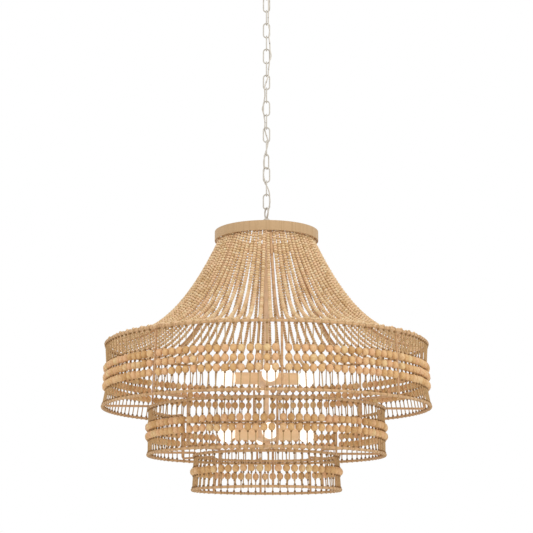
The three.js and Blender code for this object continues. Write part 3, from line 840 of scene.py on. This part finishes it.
class CHANDELIER_OT_bell_strands(bpy.types.Operator):
    """Strands of small beads from the hoop down to the first tier"""

    bl_idname = "chandelier.bell_strands"
    bl_label = "Bell strands"

    def execute(self, context):
        sizes = context.scene.chandelier_body
        tier = tiers()[0]
        low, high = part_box("top_hoop")
        drawn_in, tucked_up, on_ring, hole, fineness = 0.008, 0.006, 0.0008, 0.9 * MM, 8
        inside = sizes.hoop_radius - sizes.hoop_wall - sizes.small_bead / 2
        start = Vector((inside - drawn_in, low.z + tucked_up))
        end = Vector((tier["top_radius"], tier["top"] + sizes.ring_wire / 2 + on_ring))
        line = bell_curve(start, end, 200)
        count = round(line_length(line) / sizes.small_pitch)
        steps = even(line, fineness * count + 1)
        bead = bead_mesh(sizes.small_bead, hole, 4, 8, sizes.small_pitch / sizes.small_bead)
        picks = random.Random(7)
        strands = []
        for first in range(1, 6):
            places = []
            for i in range(first, len(steps) - 1, fineness):
                before, middle, after = steps[i - 1], steps[i], steps[i + 1]
                lean = math.atan2(after.x - before.x, before.y - after.y)
                places.append(
                    Matrix.Translation((middle.x, 0, middle.y))
                    @ Matrix.Rotation(-lean, 4, "Y")
                    @ Matrix.Rotation(picks.uniform(0, math.pi), 4, "Z")
                    @ Matrix.Scale(picks.uniform(0.95, 1.03), 4)
                )
            strands.append(strung(bead, places))
        angles = string_angles(sizes.bell_strands, sizes.bell_space)
        cords = []
        for bay in range(sizes.rib_count):
            copies = []
            for angle in angles[bay * sizes.bell_strands :][: sizes.bell_strands]:
                turn = angle + picks.uniform(-1, 1) * math.radians(0.5)
                copies.append((picks.choice(strands), Matrix.Rotation(turn, 4, "Z")))
                cords.append([(at_angle(p.x, turn, p.y), 1) for p in line[::8] + [line[-1]]])
            beads = to_mesh(moved(copies, count, 300 + bay), "bell")
            as_piece(
                f"bell_beads_{bay + 1}", beads, "small_beads",
                "body", ["bell_bead_strands"],
            )
        strings = tube("bell_strings", cords, sizes.bell_cord, sides=6)
        as_piece(
            "bell_strings", strings, "string", "body",
            ["bell_bead_strands"],
        )
        return {"FINISHED"}


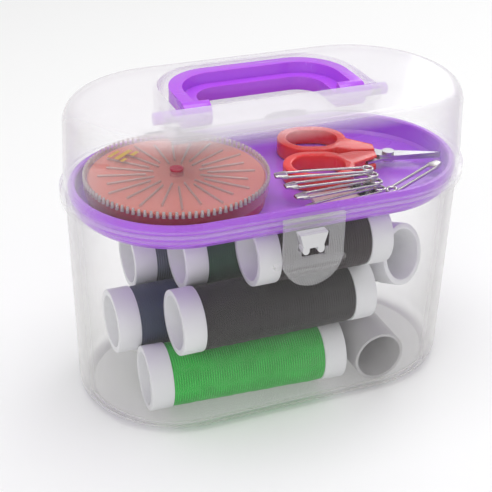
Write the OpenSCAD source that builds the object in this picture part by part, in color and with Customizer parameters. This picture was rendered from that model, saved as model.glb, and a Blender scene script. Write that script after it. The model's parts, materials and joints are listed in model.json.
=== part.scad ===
// Clear sewing box with a lift-out tray, a folding handle and its sewing kit.
// Millimetres. Origin at the centre of the base's flat face, +X along the box,
// +Y to the hinge side, +Z up.

/* [Box] */
// Length over the rim flange
box_l = 125; // [115:1:140]
// Width over the rim flange
box_w = 67; // [66.5:0.5:72]
// Height with the lid closed
box_h = 94; // [93:1:100]
// Height of the parting plane between tub and lid
rim_z = 67; // [66.5:0.5:70]
// Wall of the frosted tub
tub_wall = 1.4; // [1.2:0.1:1.5]
// Wall of the clear lid
lid_wall = 1; // [0.8:0.1:1.1]
// How far the tub wall sits inside the flange at the top
tub_inset = 1.6; // [1.5:0.1:1.8]
// How much each side of the tub draws in towards the base
tub_draft = 0.9; // [0.2:0.1:1.2]

/* [Tray] */
// Depth of the tray skirt below the parting plane
tray_depth = 5.4; // [4:0.1:6]
// Height of the tray lip above the parting plane
tray_lip = 2.4; // [1.5:0.1:3]

/* [Handle] */
// Half the width over the handle's legs
handle_half = 28; // [26:0.5:28.5]
// Reach from the pivot to the outside of the grip bar
handle_reach = 24.2; // [22:0.1:25]
// Thickness of the handle
handle_t = 7.6; // [7:0.1:7.8]
// Radius of the handle's stub pins
stub_r = 1.8; // [1.5:0.1:2]

/* [Latch] */
// Half the width of the latch flap
flap_half = 9.3; // [8:0.1:11]
// Height of the flap's round lower end above the base
flap_low = 46.8; // [45:0.2:50]

/* [Spools] */
// Radius of the end collars
collar_r = 9.9; // [9:0.1:9.9]
// Radius of the wound thread
thread_r = 9.75; // [9:0.05:9.8]
// Radius of the hollow through each spool
spool_bore_r = 8; // [6:0.5:8.2]
// Length of each end collar
collar_l = 7; // [5:0.5:9]

/* [Hidden] */
$fn = 64;

eps = 0.01;
fit_gap = 0.3;
end_x = (box_l - box_w) / 2;      // centre of each round end
rim_r = box_w / 2;                // half width over the flange
flange_t = 1.4;
part_gap = 0.2;                   // gap between the two flanges

// tub
tub_top_r = rim_r - tub_inset;
tub_base_r = tub_top_r - tub_draft;
tub_edge = 4.5;                   // round edge at the base

// lid
lid_flange_t = 1.6;
lid_low = rim_z + part_gap;
lid_low_r = rim_r - 1;
lid_top_r = rim_r - 2;
lid_edge = 5.5;                   // round edge round the lid's top
lid_top_t = 1.3;

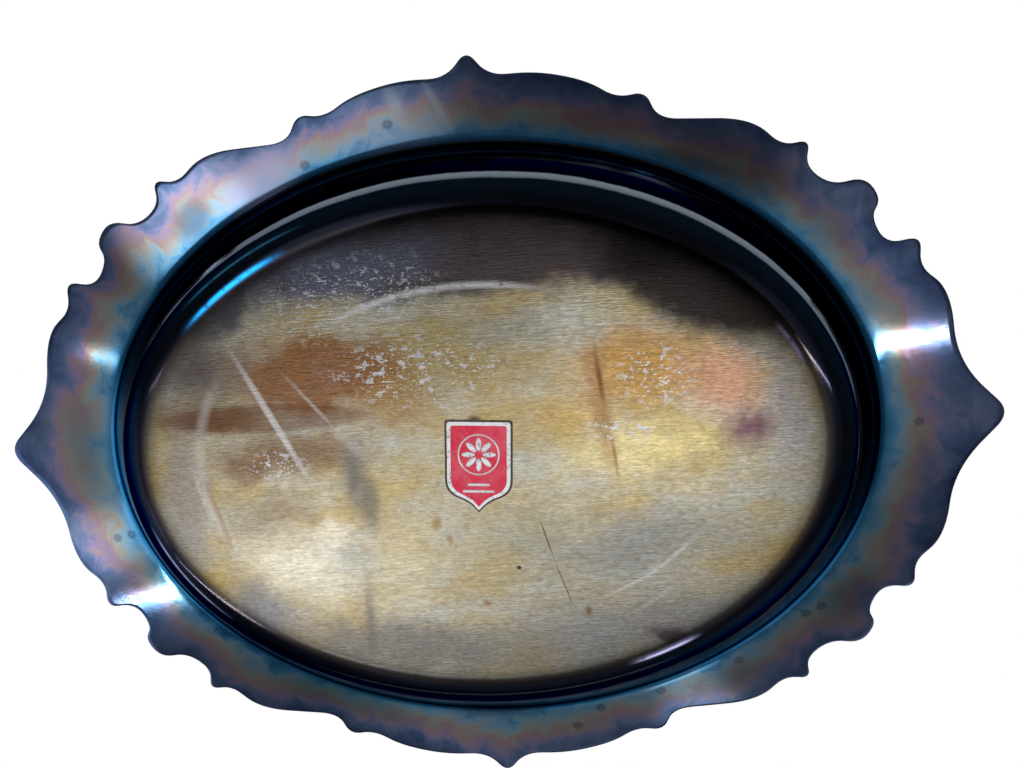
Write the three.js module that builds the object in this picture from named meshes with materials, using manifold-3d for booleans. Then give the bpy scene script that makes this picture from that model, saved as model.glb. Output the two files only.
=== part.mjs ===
// An oval well-and-rim salver in silver plate. It has a die-pressed sheet body with a
// scalloped rim, a cast border of shells and scrolls soldered on the front of the rim in
// sixteen lengths, and a foil label stuck under the base.
//
// Millimetres, +Z up. The salver stands on its base: the origin is the middle of the
// surface it stands on, +X runs along the long axis, and the well opens towards +Z.
import * as THREE from "three";
import { mergeVertices } from "three/addons/utils/BufferGeometryUtils.js";
import Module from "manifold-3d";

const wasm = await Module();
wasm.setup();

// ---- Driving dimensions ----

const SHEET = 1.0; // thickness of the plated sheet
const GAP = 0.3; // clearance between neighbouring pieces

// The pressing is described by its section over the short half axis. Along the long half
// axis the same section is pushed out by the difference between the two half axes.
const BASE_X = 137.5; // half axes of the base where the shoulder begins
const BASE_Y = 95.5;
const RECESS_R = 72; // flat middle of the base, lifted clear of the table
const RECESS_Z = 1;
const FOOT_R = 82; // inner edge of the flat ring that the salver stands on
const SHOULDER_R = 20; // outer radius of the bend from base to wall
const RIM_START = [129.5, 35]; // where the wall and the rim would meet in a sharp corner
const WALL_ANGLE = THREE.MathUtils.degToRad(56.4); // rise of the wall
const RIM_ANGLE = THREE.MathUtils.degToRad(11.3); // rise of the rim
const FILLET_R = 7; // radius of the bend from wall to rim, on its hollow side
const PRESSING_R = 200; // the pressed blank reaches here before its edge is trimmed
const STATIONS = 72; // facets round the oval
const SHOULDER_STEPS = 4;
const FILLET_STEPS = 3;

const BORDER_HEIGHT = 3.4; // the cast border, above the rim's front
const TRIM_FROM = -10; // trimming dies and saw cuts reach from here
const TRIM_DEPTH = 80; // through the whole salver

// Corners of one quarter of the trimmed edge, from the end tip on +X to the side tip on
// +Y: [x, y, length of the rounding along each side].
const EDGE_QUARTER = [
  [232, 0, 9], // end tip
  [206, 24, 18],
  [203.5, 55, 30], // first lobe
  [189.5, 66, 6],
  [190.8, 78.8, 6], // first nub
  [175, 76, 8],
  [168.5, 88, 7],
  [173.5, 95, 5], // second nub, with two rounded horns
  [167, 105, 7],
  [152, 102, 7],
  [141, 110.5, 8],
  [144.2, 121.8, 6], // third nub
  [132, 119.5, 6],
  [119, 131.8, 14], // second lobe
  [79.5, 133.5, 9],
  [75.5, 145.5, 6], // fourth nub
  [63, 143, 12],
  [51, 151.3, 14], // third lobe
  [30, 156.5, 10],
  [9, 156, 8],
  [0, 167.6, 6], // side tip
];

// The border's inner edge, in the same form.
const BORDER_INNER_QUARTER = [
  [182, 0, 7], // leaf under the end shell
  [188, 11, 5],
  [183, 19, 3],
  [186.5, 34, 9],
  [180, 50, 8],
  [169, 57, 4],
  [171, 65, 5],
  [158, 74, 6],
  [153, 84, 6],
  [154, 93, 5],
  [139, 95, 7],
  [124, 101, 5],
  [122, 108, 4],
  [106, 115, 9],
  [84, 119.5, 8],
  [68, 124.5, 6],
  [62, 132, 6],
  [44, 138, 10],
  [21, 139.5, 4],
  [13, 145, 4],
  [0, 137, 7], // leaf under the side shell
];

// Where the border is sawn into lengths: [inner end, outer end] of each cut in a quarter.
const SAW_CUTS = [
  [[176, 15], [224, 31]], // end shell to short scroll
  [[165, 57.8], [207, 71.9]], // short scroll to corner cluster
  [[116.5, 96], [143, 137]], // corner cluster to long scroll
  [[22, 130], [26, 172]], // long scroll to side shell
];

// The lengths in order round the border, starting at the end tip on +X.
const BORDER_NAMES = [
  "end_shell_right",
  "short_scroll_back_right",
  "corner_cluster_back_right",
  "long_scroll_back_right",
  "side_shell_back",
  "long_scroll_back_left",
  "corner_cluster_back_left",
  "short_scroll_back_left",
  "end_shell_left",
  "short_scroll_front_left",
  "corner_cluster_front_left",
  "long_scroll_front_left",
  "side_shell_front",
  "long_scroll_front_right",
  "corner_cluster_front_right",
  "short_scroll_front_right",
];

const LABEL_WIDTH = 26;
const LABEL_LENGTH = 37;
const LABEL_STRAIGHT = 28; // straight sides, above the pointed foot
const LABEL_THICKNESS = 0.2;
const LABEL_CENTRE = [-0.3, 4.6];
const LABEL_TURN = THREE.MathUtils.degToRad(3); // it was stuck on slightly askew

// ---- Shapes ----

// A closed outline with each corner rounded by a curve tangent to both of its sides.
function rounded(corners) {
  const shape = new THREE.Shape();
  corners.forEach(([x, y, rounding], i) => {
    const corner = new THREE.Vector2(x, y);
    const towards = ([nx, ny]) => {
      const side = new THREE.Vector2(nx, ny).sub(corner);
      return side.setLength(Math.min(rounding, side.length() / 2)).add(corner);
    };
    const begin = towards(corners.at(i - 1));
    const end = towards(corners[(i + 1) % corners.length]);
    if (i === 0) shape.moveTo(begin.x, begin.y);
    else shape.lineTo(begin.x, begin.y);
    shape.quadraticCurveTo(x, y, end.x, end.y);
  });
  shape.closePath();
  return shape;
}

// A quarter, from a corner on +X to a corner on +Y, mirrored into the whole way round.
function mirrored(quarter) {
  const left = quarter.slice(0, -1).reverse().map(([x, ...rest]) => [-x, ...rest]);
  const back = [...quarter, ...left];
  const front = back.slice(1, -1).reverse().map(([x, y, ...rest]) => [x, -y, ...rest]);
  return [...back, ...front];
}

// The pressing's section, raised from its underside by `lift` at right angles to the
// surface: [distance over the short half axis, height] from the middle to the outside.
function section(lift) {
  const points = [
    [0, RECESS_Z + lift],
    [RECESS_R, RECESS_Z + lift],
    [FOOT_R, lift],
  ];
  for (let i = 0; i <= SHOULDER_STEPS; i++) {
    const angle = (WALL_ANGLE * i) / SHOULDER_STEPS;
    const radius = SHOULDER_R - lift;
    points.push([BASE_Y + radius * Math.sin(angle), SHOULDER_R - radius * Math.cos(angle)]);
  }
  return [...points, ...rimSection(lift)];
}

// The part of that section from the bend at the top of the wall outwards.
function rimSection(lift) {
  const tangent = FILLET_R * Math.tan((WALL_ANGLE - RIM_ANGLE) / 2);
  const centre = [
    RIM_START[0] + tangent * Math.cos(RIM_ANGLE) + FILLET_R * Math.sin(RIM_ANGLE),
    RIM_START[1] + tangent * Math.sin(RIM_ANGLE) - FILLET_R * Math.cos(RIM_ANGLE),
  ];
  const points = [];
  for (let i = 0; i <= FILLET_STEPS; i++) {
    const angle = THREE.MathUtils.lerp(WALL_ANGLE, RIM_ANGLE, i / FILLET_STEPS);
    const radius = FILLET_R + lift;
    points.push([centre[0] - radius * Math.sin(angle), centre[1] + radius * Math.cos(angle)]);
  }
  const run = PRESSING_R - points.at(-1)[0];
  points.push([PRESSING_R, points.at(-1)[1] + run * Math.tan(RIM_ANGLE)]);
  return points;
}

// A section turned round the oval.
function pressed(points) {
  const profile = points.map(([radius, height]) => new THREE.Vector2(radius, height));
  const geometry = new THREE.LatheGeometry(profile, STATIONS).rotateX(Math.PI / 2);
  const position = geometry.attributes.position;
  for (let i = 0; i < position.count; i++) {
    const radius = Math.hypot(position.getX(i), position.getY(i));
    const long = radius < BASE_Y ? (radius * BASE_X) / BASE_Y : radius + BASE_X - BASE_Y;
    if (radius > 0) position.setX(i, (position.getX(i) * long) / radius);
  }
  return solid(geometry);
}

// An outline as a straight-sided die, deep enough to trim the whole salver.
function die(shape, steps) {
  const geometry = new THREE.ExtrudeGeometry(shape, {
    depth: TRIM_DEPTH,
    bevelEnabled: false,
    curveSegments: steps,
  });
  return solid(geometry.translate(0, 0, TRIM_FROM));
}

// A saw cut from one point to another, in plan.
function sawCut([from, to]) {
  const length = Math.hypot(to[0] - from[0], to[1] - from[1]);
  const blade = new THREE.BoxGeometry(length, GAP, TRIM_DEPTH);
  blade.rotateZ(Math.atan2(to[1] - from[1], to[0] - from[0]));
  const middle = [(from[0] + to[0]) / 2, (from[1] + to[1]) / 2, TRIM_FROM + TRIM_DEPTH / 2];
  return solid(blade.translate(...middle));
}

// ---- Solids and meshes ----

// A closed three.js geometry as a solid that can be cut.
function solid(geometry) {
  const bare = new THREE.BufferGeometry();
  bare.setAttribute("position", geometry.attributes.position);
  bare.setIndex(geometry.index);
  const merged = mergeVertices(bare);
  const corners = merged.index.array;
  const triangles = [];
  for (let i = 0; i < corners.length; i += 3) {
    const [a, b, c] = corners.subarray(i, i + 3);
    if (a !== b && b !== c && c !== a) triangles.push(a, b, c);
  }
  return new wasm.Manifold(
    new wasm.Mesh({
      numProp: 3,
      vertProperties: merged.attributes.position.array,
      triVerts: new Uint32Array(triangles),
    }),
  );
}

function mesh(name, body, material) {
  const { vertProperties, triVerts } = body.getMesh();
  const geometry = new THREE.BufferGeometry();
  geometry.setAttribute("position", new THREE.BufferAttribute(vertProperties, 3));
  geometry.setIndex(new THREE.BufferAttribute(triVerts, 1));
  const faceted = geometry.toNonIndexed();
  faceted.computeVertexNormals();
  const made = new THREE.Mesh(faceted, material);
  made.name = name;
  return made;
}

// ---- The pieces ----

const tarnishedPlate = new THREE.MeshStandardMaterial({
  color: "#8a8378",
  roughness: 0.3,
  metalness: 1,
});
const castSilver = new THREE.MeshStandardMaterial({
  color: "#b9b5ab",
  roughness: 0.28,
  metalness: 1,
});
const redFoil = new THREE.MeshStandardMaterial({
  color: "#c4122f",
  roughness: 0.35,
  metalness: 0.4,
});

const EDGE_STEPS = 3; // facets on each rounded corner of the trimmed edge

function trayBody(blank) {
  const closed = [...section(0), ...section(SHEET).reverse()];
  return mesh("tray_body", pressed(closed).intersect(blank), tarnishedPlate);
}

// The border is one ring over the rim, between the trimmed edge and its own inner edge,
// sawn into its lengths.
function borderLengths(blank) {
  const under = SHEET + GAP;
  const layer = pressed([
    ...rimSection(under).slice(FILLET_STEPS),
    ...rimSection(under + BORDER_HEIGHT).slice(FILLET_STEPS).reverse(),
    rimSection(under)[FILLET_STEPS],
  ]);
  const opening = die(rounded(mirrored(BORDER_INNER_QUARTER)), EDGE_STEPS);
  let ring = layer.intersect(blank).subtract(opening);
  for (const [from, to] of SAW_CUTS) {
    for (const [sx, sy] of [[1, 1], [-1, 1], [-1, -1], [1, -1]]) {
      ring = ring.subtract(sawCut([from, to].map(([x, y]) => [x * sx, y * sy])));
    }
  }
  // In order round the border, counted from half a length before the end tip on +X.
  const half = Math.PI / BORDER_NAMES.length;
  const turn = (body) => {
    const { min, max } = body.boundingBox();
    const angle = Math.atan2(min[1] + max[1], min[0] + max[0]) + half;
    return THREE.MathUtils.euclideanModulo(angle, 2 * Math.PI);
  };
  const lengths = ring.decompose().sort((a, b) => turn(a) - turn(b));
  return lengths.map((body, i) => mesh(BORDER_NAMES[i], body, castSilver));
}

// A foil shield with a straight head and a pointed foot, hung under the base with its
// head towards -Y.
function label() {
  const half = LABEL_WIDTH / 2;
  const head = -LABEL_LENGTH / 2;
  const shoulder = head + LABEL_STRAIGHT;
  const foot = LABEL_LENGTH / 2;
  const shape = new THREE.Shape();
  shape.moveTo(-half, head);
  shape.lineTo(half, head);
  shape.lineTo(half, shoulder);
  shape.quadraticCurveTo(half, foot - 3, 0, foot);
  shape.quadraticCurveTo(-half, foot - 3, -half, shoulder);
  shape.closePath();
  const geometry = new THREE.ExtrudeGeometry(shape, {
    depth: LABEL_THICKNESS,
    bevelEnabled: false,
    curveSegments: 6,
  });
  const made = new THREE.Mesh(geometry, redFoil);
  made.name = "label";
  made.rotation.z = LABEL_TURN;
  made.position.set(...LABEL_CENTRE, RECESS_Z - GAP - LABEL_THICKNESS);
  return made;
}

const blank = die(rounded(mirrored(EDGE_QUARTER)), EDGE_STEPS);
const salver = new THREE.Group();
salver.add(trayBody(blank), ...borderLengths(blank), label());

export default salver;
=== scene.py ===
import math

import bpy
import numpy as np
from mathutils import Matrix, Vector


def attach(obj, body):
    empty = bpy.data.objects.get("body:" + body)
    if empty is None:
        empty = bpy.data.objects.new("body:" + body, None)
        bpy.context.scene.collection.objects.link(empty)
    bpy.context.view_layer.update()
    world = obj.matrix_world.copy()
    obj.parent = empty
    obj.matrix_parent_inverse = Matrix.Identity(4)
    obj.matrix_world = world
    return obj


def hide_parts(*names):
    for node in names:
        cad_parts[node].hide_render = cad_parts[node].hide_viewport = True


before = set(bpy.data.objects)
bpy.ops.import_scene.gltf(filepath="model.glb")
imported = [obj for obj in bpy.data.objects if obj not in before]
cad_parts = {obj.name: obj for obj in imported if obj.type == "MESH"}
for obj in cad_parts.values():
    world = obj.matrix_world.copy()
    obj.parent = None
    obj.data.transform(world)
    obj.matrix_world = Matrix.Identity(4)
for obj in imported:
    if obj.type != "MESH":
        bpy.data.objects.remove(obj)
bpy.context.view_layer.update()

# An oval silver-plated salver: a pressed body, a cast border in sixteen lengths on the front
# of its rim, and a foil label under its base. Lengths here are in millimetres until a mesh
# is made, and MM turns them into Blender's metres.

MM = 0.001

# ---- The pressing, as in the CAD ----

SHEET = 1.0  # thickness
BASE_X, BASE_Y = 137.5, 95.5  # half axes where the shoulder begins
STRETCH = BASE_X - BASE_Y  # the long half axis is this much longer all the way up
FOOT_R = 84  # inner edge of the ring it stands on
DISH = 1  # the middle of the base is lifted by this much
SHOULDER_R = 20
WALL_ANGLE = math.radians(56.4)
RIM_ANGLE = math.radians(11.3)
FILLET_R = 7
RIM_START = (129.5, 35)  # where wall and rim would meet in a sharp corner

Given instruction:
Starting with the line that contains "const blank = die(rounded(mirrored(EDGE_QUARTER)), EDGE_STEPS);", repeat each line exactly, and stop once the line that contains "before = set(bpy.data.objects)" has been repeated.

Full solution:
const blank = die(rounded(mirrored(EDGE_QUARTER)), EDGE_STEPS);
const salver = new THREE.Group();
salver.add(trayBody(blank), ...borderLengths(blank), label());

export default salver;
=== scene.py ===
import math

import bpy
import numpy as np
from mathutils import Matrix, Vector


def attach(obj, body):
    empty = bpy.data.objects.get("body:" + body)
    if empty is None:
        empty = bpy.data.objects.new("body:" + body, None)
        bpy.context.scene.collection.objects.link(empty)
    bpy.context.view_layer.update()
    world = obj.matrix_world.copy()
    obj.parent = empty
    obj.matrix_parent_inverse = Matrix.Identity(4)
    obj.matrix_world = world
    return obj


def hide_parts(*names):
    for node in names:
        cad_parts[node].hide_render = cad_parts[node].hide_viewport = True


before = set(bpy.data.objects)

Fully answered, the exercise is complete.